Trading based on a Turtle Soup setup at the premarket low, instead of recognizing the larger liquidity drawdown happening, also resulted in a significant loss.
4. Discipline & Emotional Impact:
You let previous trades (where support repeatedly held) influence your decision-making, which affected your objectivity when entering today's trades.
Trading while tired (from staying up for the overnight session the day before) likely impaired your ability to react properly to the session's setups.
5. Failure to Adhere to Key Rules:
You didn’t wait until 10 AM to trade, violating your own rule, which would have likely reduced losses.
Not following through on your rule to consult the 5-minute chart when VWAP settings reset also led to multiple smaller losses (on the 1-minute chart) that compounded into a bigger loss.
6. Pre-Market Observations:
Pre-market price action suggested the overnight low break should have been seen as a signal for the bearish move, not a liquidity sweep opportunity. Missing this transition from range-bound to trending structure was a key mistake.
The 9:30 AM move, which occurred before the expected data release, was unusual and caught you off guard, but this underscores the importance of adhering to your predefined levels and biases, regardless of timing.
7. Execution Issues:
Slippage and rejected orders during the data release added to your losses, with an extra $50-$80 incurred unnecessarily.
8. Lesson for Future Monthly/Quarterly Openings:
Plan ahead by marking upper and lower bands from the prior month’s price action before a new monthly or quarterly candle opens. This will give you a better gauge of where price action is heading, rather than relying on fresh VWAP indicators alone.

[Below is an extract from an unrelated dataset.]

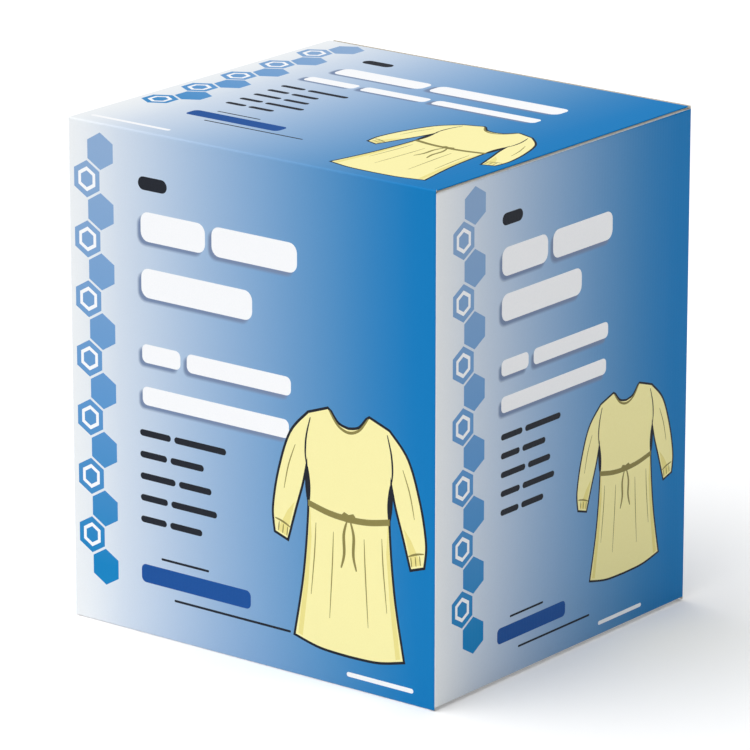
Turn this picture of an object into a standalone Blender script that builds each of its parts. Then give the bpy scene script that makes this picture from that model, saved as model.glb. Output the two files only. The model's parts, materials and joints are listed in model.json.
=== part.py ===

9. Improved Use of Timeframes:
The importance of incorporating higher timeframes (5-minute chart or higher) during new month VWAP resets is emphasized. This would have resulted in fewer trades and reduced losses.
10. Actionable Adjustments:
You must ensure that similar execution errors and misinterpretations don't happen again. This includes sticking to your trading rules, adjusting VWAP settings, and being more disciplined about your execution around critical times like data releases.
Summary of Key Adjustments:
Reduce position size and risk until you recover drawdown.
Avoid trading on the open of a new month or quarter without proper key levels marked from the prior period.
Stick to your time-based rules (e.g., wait until 10 AM to trade).
Use higher timeframes (like the 5-minute chart) when VWAP settings reset.
Avoid overnight trading if it leads to exhaustion during the main session.
These takeaways highlight the importance of strict rule adherence, better preparation for significant market changes (like monthly opens), and reducing execution errors to avoid repeating similar costly mistakes.
* I have to note the observation that when the market opened at 9:30 today, there was a slight imbalance to the draw on liquidity that was very slight, because today, the sell off took place from a balanced price range at the daily moving average and draw on liquidity, I have to note this rule for future reference that once the iblance is filled to the moving average and draw on liquidity, price has a likely probability to reverse, no matter how big or small the price imbalance is.
You lost 2 times the daily loss limit, therefor you will not be trading tomorrow. You also are not allowed to trade more than 1 contract until you compleley cover the 500 drawdown compared to you max loss limit because of this.
Today we were faked out, due to false signals from our lowerband from our VWAP settings, due to the fact that the new monthly candle open, reset all of our VWAP settings. And this is a crucial mistake and error we can never make again in the future.
This could have been avoided by simply having listened to the buy and sell ovals I had positioned in my technical analysis from the overnight session. I came into this trading session with a neutral bias for the day, and in all honesty, I just had to wait for one of the ovals to be knocked out of position to understand the bias for the trading day.
I will say, its very unfortunate that this type of move couldnt have happened yesterday when. I was positioned, constant invisible buyers and support stepping up at the pre market low Over and Over and Over again, yet today, when I attempt to take a turtle soup setup of the premarket low, after thinking that there would be a move back up after overnight longs were taken out of position, I suffered my biggest loss in a while.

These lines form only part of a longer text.